Rumpelnd rollte die Karawane

Ich bin wieder hier – mit deutlich mehr Beinmuskeln, Hornhaut am Hintern und der beeindruckenden Erkenntnis, dass man sich an Schmerzen durchaus gewöhnen kann! Ansonsten kann ich nur sagen: Ich bin stolz auf mich und auf uns, die knapp 560 km radfahrend überstanden zu haben! Es war einfach ein tolles Gefühl, nach einer megageilen Zeit mit super Leuten in Tallinn anzukommen!!! 😀

Für die Karawane haben einige Freiwillige einen Kanon umgedichtet, den wir dann als Hymne immer wieder gesungen haben, am Ende auch live vor Publikum auf dem Rathausplatz in Tallinn.

Achso, warum ich das jetzt eigentlich gemacht habe: Wegen der einzigartigen Chance, das Baltikum noch besser kennen und „spüren“ zu lernen. Dass das „spüren“ lernen derart mit Schmerzen verbunden sein würde, realisierte ich leider erst später. 😉 Aber es gibt vermutlich keine intensivere Erfahrung als die, drei Länder innerhalb von zehn Tagen per Fahrrad zu erkunden (fernab der Großstädte und Touristenzentren) und dadurch die Authentizität dieser Regionen zu erleben. Sehr empfehlenswert!

 

Sightseeing pur

Am Freitag (wie gesagt in Lettland ein Feiertag) war nochmal klassisches Sightseeing angesagt, allerdings eher unklassisch in der Moskauer Vorstadt. Paul und ich nahmen an der Free Tour statt, die jeden Tag um 12 Uhr an der Petrikirche startet und eben in besagten Rigaer Vorort führt. Der Rundgang dauert ca. 2,5 Stunden und ist eher locker gehalten, aber trotzdem informativ.
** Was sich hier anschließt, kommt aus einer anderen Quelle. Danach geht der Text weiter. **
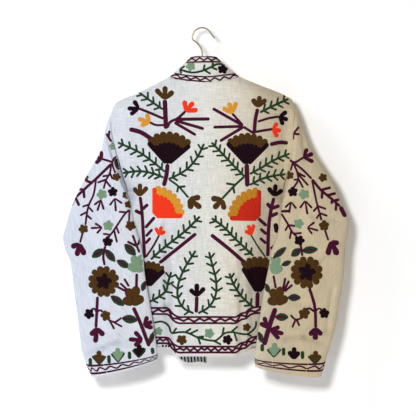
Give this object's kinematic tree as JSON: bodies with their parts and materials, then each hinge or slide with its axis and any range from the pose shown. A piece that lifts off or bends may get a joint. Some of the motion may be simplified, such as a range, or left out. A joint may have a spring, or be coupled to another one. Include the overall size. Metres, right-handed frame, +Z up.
{
  "type": "suzani jacket on a clothes hanger",
  "caption": "Long-sleeved, open-fronted cotton jacket with embroidered panels and band collar, hung by its shoulders on a slim wire-hook hanger.",
  "frame": {"origin": "underside of the crown of the hanger's hook, where a nail, rail or wall hook holds it", "axes": "+Z up, +Y out of the jacket's open front, +X to the right of someone who looks at its back"},
  "size_m": [0.6543, 0.0815, 0.8031],
  "materials": {
    "slub_cotton": "cream slub-woven cotton, matte",
    "band_cotton": "cream slub-woven cotton with close embroidery, matte",
    "striped_cotton": "black and white striped cotton, matte",
    "champagne_wire": "champagne-coloured metal wire, satin",
    "hanger_bar": "plain pale wood, satin",
    "embroidery_thread": "chain-stitched cotton thread in plum, brown, green, red and mustard"
  },
  "bodies": {
    "root": {"back_panel": "slub_cotton", "front_left": "slub_cotton", "front_right": "slub_cotton", "sleeve_left": "slub_cotton", "sleeve_right": "slub_cotton", "collar": "band_cotton", "front_band_left": "band_cotton", "front_band_right": "band_cotton", "hem_facing_left": "striped_cotton", "hanger_hook": "champagne_wire", "hanger_bar": "hanger_bar"}
  },
  "joints": []
}
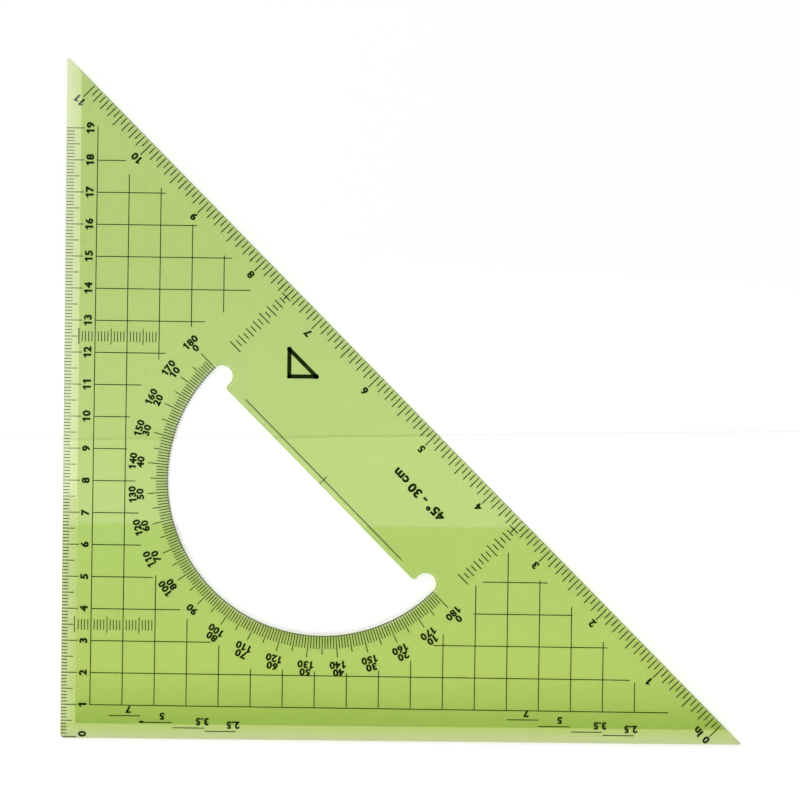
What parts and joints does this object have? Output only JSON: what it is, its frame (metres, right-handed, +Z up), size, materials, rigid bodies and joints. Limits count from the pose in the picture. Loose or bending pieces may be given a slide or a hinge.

So erfuhren wir z.B., dass die Markthallen vom Zentralmarkt aus den 1920er Jahren, fünf ehemalige Zeppelinhangars, gar nicht immer dort standen. Stattdessen wurde eine Konstruktion aus Ziegeln und Stahlbeton errichtet und für die Dächer die Stahlkonstruktion der Hangars vom Luftschiffhafen Vaiņode (bis 1919 auf deutschem Territorium) im Südosten Lettlands verwendet. Der Zentralmarkt galt in den 1930er Jahren als der größte und modernste Markt Europas. Er hat heute eine Gesamtfläche von 72.300 m² und beschäftigt 253 Angestellte.
Nach dem Stadtrundgang fuhren wir spontan nach Jūrmala in „Rigas Badewanne“, obwohl sich der Himmel etwas zugezogen hatte. Bevor der nach Sommer duftende Regen einsetzte, schafften wir es noch, durch die Fußgängerzone zu schlendern und barfuß am Strand zu spazieren.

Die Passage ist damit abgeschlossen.